§ GIVEN REQUEST: Retype everything from the line that contains "Write the three.js" down to the line that contains "const straightLength = 230;", inclusive, without altering or adding anything.

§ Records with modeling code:
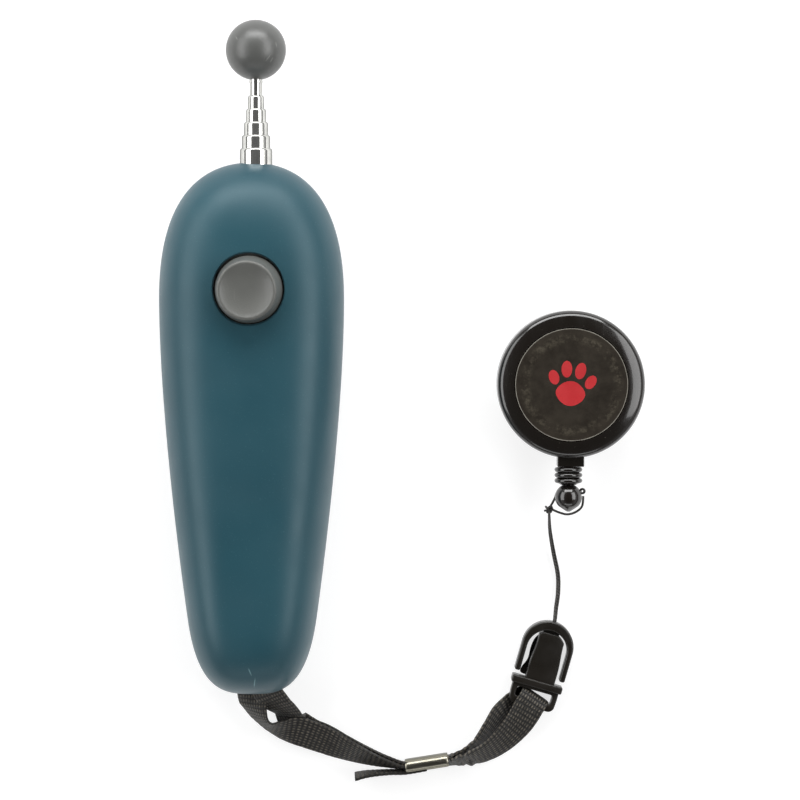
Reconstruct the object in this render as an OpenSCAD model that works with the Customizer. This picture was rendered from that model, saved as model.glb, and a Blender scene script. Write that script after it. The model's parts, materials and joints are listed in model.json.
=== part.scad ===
// Clicker trainer: a handle with a dished click button and a telescopic target stick,
// a webbing strap with a two-part buckle, and a round pull-out reel on a thin cord.
// Millimetres. The handle lies on its back: Z = 0 is the flat of its rear shell,
// +Y runs along the handle to the target ball, and the origin is at mid-length.

/* [Handle] */
// Length of the handle
handle_length = 115.2; // [112:0.2:118]
// Widest part of the handle
handle_width = 40; // [39:0.5:42]
// Depth of the front shell above the parting plane
front_depth = 14; // [13.8:0.1:15]
// Depth of the rear shell below the parting plane
rear_depth = 10; // [9.8:0.1:10.4]
// Wall thickness of both shells
wall = 2; // [1.8:0.1:2]

/* [Button] */
// Distance of the button's axis from the handle's middle
button_y = 30.3; // [29.5:0.1:31]
// Diameter of the hole that the button moves in
button_hole_d = 15.1; // [15:0.1:15.6]
// Diameter of the button where it enters the hole
button_d = 14.3; // [13.8:0.1:14.5]
// Diameter of the button's top rim
button_rim_d = 12.7; // [12:0.1:13]
// How far the button stands out of the shell
button_height = 4.6; // [3.6:0.1:5.2]

/* [Target stick] */
// Diameter of the fixed tube
stick_d = 7; // [6.8:0.1:7]
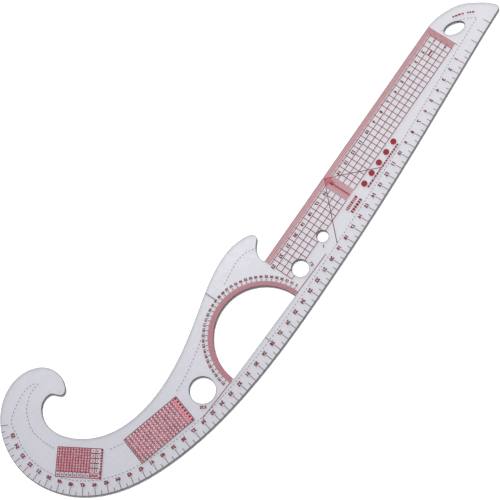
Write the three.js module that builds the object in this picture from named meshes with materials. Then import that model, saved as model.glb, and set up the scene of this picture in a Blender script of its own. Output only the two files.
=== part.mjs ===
// French curve: one flat sheet of clear plastic with a straight metric edge, a long
// bowed edge that runs on round a hooked curl, three round holes, a hang slot and a
// half-round protractor window. The scales are thin films of ink on its printed face.
// Millimetres. Design coordinates: x runs along the straight edge from its zero mark
// towards the curl, y points from the straight edge into the sheet, z is up through
// the sheet. The group at the end moves the middle of the sheet's box over the origin.
import * as THREE from 'three';

// ---- driving dimensions ----
const sheetThickness = 2.5;
const inkThickness = 0.05;
const straightLength = 230;

// Outline, counter-clockwise from the end of the straight edge: x, y and heading in
// degrees at each place where the curvature changes. Even curves join them.
const outlineStations = [
  [230, 0, -56],
  [228, -9, -124],
  [219.5, -14.8, -150],
  [217.7, -17.8, -80],
  [225.5, -24.5, -24],
  [261.5, -27, 9],
  [302, -17, 14],
  [346.5, -9.5, 3],
  [391, -15, -20],
  [422.5, -41, -62],
  [427.5, -59, -91],
  [420, -75, -142],
  [411.5, -78, -183],
  [405.5, -75.5, -235],
  [403.2, -70.2, -235],
  [400, -68.3, -178],
  [393.5, -73.5, -127],
  [390.5, -84, -89],
  [396, -97, -46],
  [419, -106, 2],
  [463, -69, 72],
  [461.3, -26.3, 110],
  [435.9, 7.8, 141],
  [398.2, 28.1, 159],
  [356.8, 40.1, 168],
  [314.4, 46.5, 174],
  [228, 50, 180],
  [98, 46.6, 183],
  [-42.5, 38.7, 182],
  [-46.3, 35.2, 280],
  [-38, 19.5, 304],
  [-22.5, 6, 335],
  [0, 0, 360],
];
const tipStation = 28;
const curlStation = 19;
const turnPerFacet = 4;
const longestFacet = 12;
const scaleFacets = 60;
const windowFacets = 52;
const slotFacets = 36;
const leastHoleFacets = 18;
const holeFacetsPerMillimetre = 1.5;
const leastTurn = 1e-4;

const buttonHoles = [
  { x: 188.8, y: 25.9, diameter: 9.4 },
  { x: 219.3, y: 25.9, diameter: 13.8 },
  { x: 338.3, y: 17.5, diameter: 20.5 },
];
const hangSlot = { x: -11, y: 17.8, length: 18, width: 9.6, tilt: -30 };
const protractor = { x: 278.5, y: 33.6, radius: 39.5, tilt: -2 };
const degreeCentre = { x: 278.8, y: 33.4 };
const degreeSpineRadius = 40.1;
const degreeTickEnd = 45.4;

const lineWidth = 0.35;
const widestLine = 1.5 * lineWidth;
const spineWidth = 0.2;
const spineInset = 0.55;
const millimetreTick = 4.7;
const endBandWidth = 4;
const gridPitch = 5;
const gridRows = 4;
const gridFirstLine = 5.5;
const gridTop = gridFirstLine + gridRows * gridPitch + lineWidth / 2;
const centreMark = { x: 150, halfWidth: 5, apex: 1.1, shoulder: 6.4 };
const tickFreeHalfWidth = 3.5;
const gridClearance = 0.7;
const holeClearance = 0.5;
const rays = [
  { name: 'centre_ray_zero_side', from: 25.8, to: 32, direction: -1 },
  { name: 'centre_ray_fin_side', from: 25.8, to: 37.5, direction: 1 },
];

const outerZero = 42.5;
const outerLast = 56;
const outerLongTick = 6.5;
const outerShortTick = 4;
const outerPlainTicks = 3;

const angleStep = 5;

const guides = [
  { name: 'guide_line_upper', from: [199, 36.1], to: [238, 34.9] },
  { name: 'guide_line_lower', from: [320, 31.8], to: [356, 29.8] },
];
const notchMarks = [
  { name: 'fin_balance_mark', from: [276.4, -23], to: [276.4, -14.6] },
  { name: 'window_centre_mark', from: [278.8, 34.2], to: [278.8, 39.3] },
];
const largeTable = { x: 381.1, y: 7.7, length: 50.6, width: 22.5, tilt: -15.5, header: 5, rows: 10 };
const smallTable = { x: 435.1, y: -27.8, length: 34.4, width: 22, tilt: -58.4, header: 6, rows: 8 };

// ---- materials ----
const clearPlastic = new THREE.MeshStandardMaterial({
  color: 0xd9d8df,
  roughness: 0.12,
  metalness: 0,
});
const maroonInk = new THREE.MeshStandardMaterial({
  color: 0x6a1f33,
  roughness: 0.55,
  metalness: 0,
});

// ---- plane geometry helpers ----
const radians = (degrees) => (degrees * Math.PI) / 180;

function unit(degrees) {
  return new THREE.Vector2(Math.cos(radians(degrees)), Math.sin(radians(degrees)));
}

// An even curve from one station to the next: the handle length is the one that gives
// a circular arc when the two headings allow it.
function spanCurve(from, to) {
  const start = new THREE.Vector2(from[0], from[1]);
  const end = new THREE.Vector2(to[0], to[1]);
  const turn = Math.max(radians(Math.abs(to[2] - from[2])), leastTurn);
  const handle = (start.distanceTo(end) * 2 * Math.tan(turn / 4)) / (3 * Math.sin(turn / 2));
  const startHandle = start.clone().addScaledVector(unit(from[2]), handle);
  const endHandle = end.clone().addScaledVector(unit(to[2]), -handle);
  return new THREE.CubicBezierCurve(start, startHandle, endHandle, end);
}

// Headings grow or shrink by less than half a turn from one station to the next.
function unwrapHeadings(stations) {
  const result = [stations[0].slice()];
  for (const station of stations.slice(1)) {
    const previous = result[result.length - 1][2];
    const turns = Math.round((previous - station[2]) / 360);
    result.push([station[0], station[1], station[2] + 360 * turns]);
  }
  return result;
}

function spanPoints(from, to, facets) {
  return spanCurve(from, to).getPoints(facets).slice(1);
}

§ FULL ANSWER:
Write the three.js module that builds the object in this picture from named meshes with materials. Then import that model, saved as model.glb, and set up the scene of this picture in a Blender script of its own. Output only the two files.
=== part.mjs ===
// French curve: one flat sheet of clear plastic with a straight metric edge, a long
// bowed edge that runs on round a hooked curl, three round holes, a hang slot and a
// half-round protractor window. The scales are thin films of ink on its printed face.
// Millimetres. Design coordinates: x runs along the straight edge from its zero mark
// towards the curl, y points from the straight edge into the sheet, z is up through
// the sheet. The group at the end moves the middle of the sheet's box over the origin.
import * as THREE from 'three';

// ---- driving dimensions ----
const sheetThickness = 2.5;
const inkThickness = 0.05;
const straightLength = 230;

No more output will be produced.